By David Urani
On Friday morning we pointed out rail company Wabtec (NYSE:WAB) and its growing international success. Well, another rail company caught my eye Friday as Genesee & Wyoming railroad (NYSE:GWR) posted its monthly traffic. This is already a known trend in the industry, but it goes to show the magnitude of what has been happening: Genesee's March traffic was down 13.6% from a year ago to 77,046 carloads. The reason for the shift? A 42.7% decrease in coal volumes. With a surplus of shale gas (the President seems to think we have a 100 year supply) recently that's taken natural gas prices down below $2 for the first time since 2002, the shift away from coal and into natgas, largely for power generation, has been quick. Add to that coal's stigma as a "dirty" resource and the EPA's crackdown on construction of new coal plants, and we may be seeing the reinvention of an industry right before our eyes.

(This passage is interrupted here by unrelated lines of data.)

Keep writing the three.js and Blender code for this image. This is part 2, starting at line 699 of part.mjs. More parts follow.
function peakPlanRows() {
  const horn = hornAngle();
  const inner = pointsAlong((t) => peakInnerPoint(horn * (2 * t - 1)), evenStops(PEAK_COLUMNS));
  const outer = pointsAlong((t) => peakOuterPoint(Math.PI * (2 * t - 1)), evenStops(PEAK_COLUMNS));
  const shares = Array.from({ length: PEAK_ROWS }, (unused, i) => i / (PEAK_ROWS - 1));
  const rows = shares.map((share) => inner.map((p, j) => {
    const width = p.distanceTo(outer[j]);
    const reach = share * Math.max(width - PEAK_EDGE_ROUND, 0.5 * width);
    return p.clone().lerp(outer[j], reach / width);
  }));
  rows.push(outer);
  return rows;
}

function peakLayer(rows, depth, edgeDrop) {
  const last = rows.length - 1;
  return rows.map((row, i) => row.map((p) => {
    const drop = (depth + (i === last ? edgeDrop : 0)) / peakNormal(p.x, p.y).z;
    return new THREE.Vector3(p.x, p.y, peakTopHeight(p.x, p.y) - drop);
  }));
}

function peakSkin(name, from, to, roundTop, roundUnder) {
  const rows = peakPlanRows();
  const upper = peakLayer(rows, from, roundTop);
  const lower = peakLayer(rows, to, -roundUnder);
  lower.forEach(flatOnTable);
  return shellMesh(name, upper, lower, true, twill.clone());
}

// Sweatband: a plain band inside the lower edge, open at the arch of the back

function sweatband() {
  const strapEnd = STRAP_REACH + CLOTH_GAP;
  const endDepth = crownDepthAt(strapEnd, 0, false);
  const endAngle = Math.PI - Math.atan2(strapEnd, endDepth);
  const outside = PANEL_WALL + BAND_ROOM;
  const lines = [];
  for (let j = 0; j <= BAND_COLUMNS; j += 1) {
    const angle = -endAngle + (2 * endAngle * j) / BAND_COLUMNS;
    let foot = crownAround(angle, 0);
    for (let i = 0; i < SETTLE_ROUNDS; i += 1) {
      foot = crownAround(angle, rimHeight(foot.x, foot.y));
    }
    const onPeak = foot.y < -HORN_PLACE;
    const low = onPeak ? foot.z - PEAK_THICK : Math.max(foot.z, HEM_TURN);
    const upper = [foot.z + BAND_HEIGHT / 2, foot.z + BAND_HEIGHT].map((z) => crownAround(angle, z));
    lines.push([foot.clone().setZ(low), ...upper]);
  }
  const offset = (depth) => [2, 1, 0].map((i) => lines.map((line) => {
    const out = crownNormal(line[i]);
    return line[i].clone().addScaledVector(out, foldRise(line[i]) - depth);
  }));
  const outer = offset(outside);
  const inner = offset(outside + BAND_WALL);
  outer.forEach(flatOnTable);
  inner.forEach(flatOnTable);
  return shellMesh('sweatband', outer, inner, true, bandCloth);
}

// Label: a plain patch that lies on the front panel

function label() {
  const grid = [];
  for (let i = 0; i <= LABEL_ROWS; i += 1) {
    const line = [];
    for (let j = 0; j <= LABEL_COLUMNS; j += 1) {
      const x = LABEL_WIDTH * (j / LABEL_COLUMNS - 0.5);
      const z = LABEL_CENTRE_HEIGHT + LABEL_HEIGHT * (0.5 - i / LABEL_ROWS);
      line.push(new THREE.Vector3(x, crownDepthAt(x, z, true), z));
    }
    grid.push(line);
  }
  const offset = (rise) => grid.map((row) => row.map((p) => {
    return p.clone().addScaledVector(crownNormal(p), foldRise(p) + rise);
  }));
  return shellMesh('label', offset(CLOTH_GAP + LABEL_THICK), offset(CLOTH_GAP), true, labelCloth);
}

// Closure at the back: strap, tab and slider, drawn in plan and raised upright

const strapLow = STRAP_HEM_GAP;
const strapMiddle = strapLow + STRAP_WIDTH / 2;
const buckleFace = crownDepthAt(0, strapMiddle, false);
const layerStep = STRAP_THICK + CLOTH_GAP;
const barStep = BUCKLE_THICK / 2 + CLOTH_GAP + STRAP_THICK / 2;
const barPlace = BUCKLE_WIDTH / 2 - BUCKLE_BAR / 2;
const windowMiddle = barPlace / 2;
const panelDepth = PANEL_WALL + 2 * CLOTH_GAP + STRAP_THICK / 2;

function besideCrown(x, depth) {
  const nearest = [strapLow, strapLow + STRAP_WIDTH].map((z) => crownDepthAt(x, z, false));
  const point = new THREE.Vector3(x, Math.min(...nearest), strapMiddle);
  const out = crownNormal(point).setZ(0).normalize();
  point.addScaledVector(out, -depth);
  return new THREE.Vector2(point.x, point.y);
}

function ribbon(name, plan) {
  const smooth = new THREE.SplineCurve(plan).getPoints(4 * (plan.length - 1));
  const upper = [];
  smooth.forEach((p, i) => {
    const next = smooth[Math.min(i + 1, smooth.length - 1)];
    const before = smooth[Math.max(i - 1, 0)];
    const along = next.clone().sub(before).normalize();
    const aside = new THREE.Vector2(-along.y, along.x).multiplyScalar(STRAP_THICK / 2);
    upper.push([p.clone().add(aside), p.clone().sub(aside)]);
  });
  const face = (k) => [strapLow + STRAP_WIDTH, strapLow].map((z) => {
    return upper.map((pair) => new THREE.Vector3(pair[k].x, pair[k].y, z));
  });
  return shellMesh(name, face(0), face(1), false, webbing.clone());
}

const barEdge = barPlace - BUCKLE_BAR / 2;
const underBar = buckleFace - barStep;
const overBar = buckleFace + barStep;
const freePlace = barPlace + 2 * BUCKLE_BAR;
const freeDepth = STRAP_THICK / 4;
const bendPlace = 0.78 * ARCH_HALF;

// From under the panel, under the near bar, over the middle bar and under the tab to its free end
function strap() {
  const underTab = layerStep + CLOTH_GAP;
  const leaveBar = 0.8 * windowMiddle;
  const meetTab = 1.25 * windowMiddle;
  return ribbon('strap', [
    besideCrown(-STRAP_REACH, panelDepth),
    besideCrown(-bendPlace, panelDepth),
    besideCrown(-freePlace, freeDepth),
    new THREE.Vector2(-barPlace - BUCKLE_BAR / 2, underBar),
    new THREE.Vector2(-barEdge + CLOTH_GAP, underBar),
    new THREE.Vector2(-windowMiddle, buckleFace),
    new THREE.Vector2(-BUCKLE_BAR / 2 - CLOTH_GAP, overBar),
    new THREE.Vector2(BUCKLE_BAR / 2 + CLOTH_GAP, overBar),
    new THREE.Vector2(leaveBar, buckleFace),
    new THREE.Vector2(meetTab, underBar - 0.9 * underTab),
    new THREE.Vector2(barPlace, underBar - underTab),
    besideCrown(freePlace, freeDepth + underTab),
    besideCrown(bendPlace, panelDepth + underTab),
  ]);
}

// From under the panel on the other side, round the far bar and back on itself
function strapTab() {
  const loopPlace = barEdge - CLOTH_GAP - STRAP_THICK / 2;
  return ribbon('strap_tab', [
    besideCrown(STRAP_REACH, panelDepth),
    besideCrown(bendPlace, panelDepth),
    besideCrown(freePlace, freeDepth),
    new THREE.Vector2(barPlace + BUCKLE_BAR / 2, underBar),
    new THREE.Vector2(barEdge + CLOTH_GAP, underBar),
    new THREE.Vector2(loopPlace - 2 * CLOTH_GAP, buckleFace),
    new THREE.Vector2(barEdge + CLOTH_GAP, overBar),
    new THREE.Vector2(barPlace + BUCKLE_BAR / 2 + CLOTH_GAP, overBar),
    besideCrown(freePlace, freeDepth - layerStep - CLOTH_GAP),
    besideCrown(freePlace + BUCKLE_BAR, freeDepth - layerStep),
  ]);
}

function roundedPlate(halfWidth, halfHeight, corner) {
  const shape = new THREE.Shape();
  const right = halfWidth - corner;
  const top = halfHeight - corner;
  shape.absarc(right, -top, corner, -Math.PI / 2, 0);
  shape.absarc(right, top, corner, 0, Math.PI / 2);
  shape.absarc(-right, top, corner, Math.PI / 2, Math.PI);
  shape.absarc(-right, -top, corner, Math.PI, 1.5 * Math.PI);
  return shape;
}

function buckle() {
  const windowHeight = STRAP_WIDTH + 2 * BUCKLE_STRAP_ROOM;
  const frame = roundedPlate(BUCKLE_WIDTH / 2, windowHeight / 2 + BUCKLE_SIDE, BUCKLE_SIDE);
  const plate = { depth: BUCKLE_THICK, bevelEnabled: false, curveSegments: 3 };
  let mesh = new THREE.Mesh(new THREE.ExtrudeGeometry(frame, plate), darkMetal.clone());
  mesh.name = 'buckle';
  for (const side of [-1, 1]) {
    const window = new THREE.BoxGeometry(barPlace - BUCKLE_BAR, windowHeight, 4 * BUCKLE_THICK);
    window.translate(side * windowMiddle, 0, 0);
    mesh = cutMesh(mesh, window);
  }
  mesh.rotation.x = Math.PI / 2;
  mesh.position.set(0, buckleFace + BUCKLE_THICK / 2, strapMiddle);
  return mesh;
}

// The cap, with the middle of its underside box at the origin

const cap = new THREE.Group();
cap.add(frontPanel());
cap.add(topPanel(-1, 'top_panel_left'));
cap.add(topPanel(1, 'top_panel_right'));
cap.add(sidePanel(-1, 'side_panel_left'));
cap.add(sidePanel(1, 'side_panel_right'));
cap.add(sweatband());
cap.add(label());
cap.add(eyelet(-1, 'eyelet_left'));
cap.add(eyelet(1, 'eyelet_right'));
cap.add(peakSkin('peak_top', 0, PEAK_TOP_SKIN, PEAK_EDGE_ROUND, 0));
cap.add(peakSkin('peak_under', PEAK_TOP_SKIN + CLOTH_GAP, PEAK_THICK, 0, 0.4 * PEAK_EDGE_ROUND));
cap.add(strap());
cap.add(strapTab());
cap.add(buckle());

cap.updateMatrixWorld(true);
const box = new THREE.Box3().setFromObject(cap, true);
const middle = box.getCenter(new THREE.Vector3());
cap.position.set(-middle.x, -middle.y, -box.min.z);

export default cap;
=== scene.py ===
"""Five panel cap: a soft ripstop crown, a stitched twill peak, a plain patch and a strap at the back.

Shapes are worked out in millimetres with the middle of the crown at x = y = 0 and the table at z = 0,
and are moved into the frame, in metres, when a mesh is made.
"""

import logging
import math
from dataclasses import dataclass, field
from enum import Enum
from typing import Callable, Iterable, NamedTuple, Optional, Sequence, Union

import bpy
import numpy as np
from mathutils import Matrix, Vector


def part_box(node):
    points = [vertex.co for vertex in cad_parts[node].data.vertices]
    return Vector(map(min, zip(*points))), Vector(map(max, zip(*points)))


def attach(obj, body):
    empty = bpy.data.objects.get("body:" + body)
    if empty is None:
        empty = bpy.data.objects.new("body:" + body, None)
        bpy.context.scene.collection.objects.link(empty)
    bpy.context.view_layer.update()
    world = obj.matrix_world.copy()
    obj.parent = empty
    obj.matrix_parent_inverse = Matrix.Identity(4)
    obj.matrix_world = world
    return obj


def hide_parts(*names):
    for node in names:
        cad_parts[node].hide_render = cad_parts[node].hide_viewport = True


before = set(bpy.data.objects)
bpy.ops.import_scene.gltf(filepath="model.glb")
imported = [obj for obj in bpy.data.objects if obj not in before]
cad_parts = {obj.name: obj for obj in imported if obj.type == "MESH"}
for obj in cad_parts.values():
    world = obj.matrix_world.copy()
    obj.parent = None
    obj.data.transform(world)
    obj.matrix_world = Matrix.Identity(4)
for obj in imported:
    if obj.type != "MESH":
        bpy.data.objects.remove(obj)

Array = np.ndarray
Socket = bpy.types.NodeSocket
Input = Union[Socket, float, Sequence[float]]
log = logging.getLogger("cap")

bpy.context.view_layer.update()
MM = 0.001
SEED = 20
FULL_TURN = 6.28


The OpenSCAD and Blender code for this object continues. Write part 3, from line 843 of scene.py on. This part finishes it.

It makes me think about the "other" gas, which at more than $4.00 currently could start to face some legitimate competition from natural gas if the auto market and natgas entrepreneurs like T. Boone Pickens (see: CLNE) make a concerted effort. For me, it only makes sense.
And speaking of coal, a number of stocks in the sector like BTU, CNX and ANR look like they can retest lows as the sector ails from not only the aforementioned factors, but also the prospect of less usage from China (see China's Q1 GDP deceleration). Credit Suisse on Friday lowered its forecast for thermal coal prices by 10% for both this year and next.